On entering Rome, he knelt down with the other Christians to offer himself to God, and fervently prayed that peace might be restored to the Church. He was then conducted to the amphitheatre, where immense numbers were assembled; and, hearing the bellowings of the wild beasts, he repeated the memorable words of his epistle to the Romans: “I am the wheat of God, and am to be ground by the teeth of wild beasts, in order that I may be found the pure bread of Christ.” The saint was instantly devoured by lions, as he had desired to be, and at the moment of his death he was heard to invoke the adorable name of Jesus.

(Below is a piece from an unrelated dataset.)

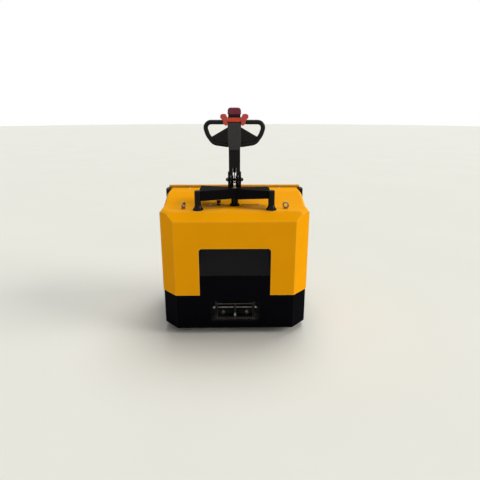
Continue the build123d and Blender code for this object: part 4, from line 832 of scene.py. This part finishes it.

Only the larger bones of his body were left; these were collected and brought to Antioch by his two deacons, to whom he appeared on the following night, resplendent with glory. His martyrdom took place on the 20th December, of the year 107. After the destruction of Antioch by the Saracens, his relics were removed to Rome, and placed in the Church of St. Clement where at the present day they are venerated with great devotion. His name has been inserted in the canon of Mass.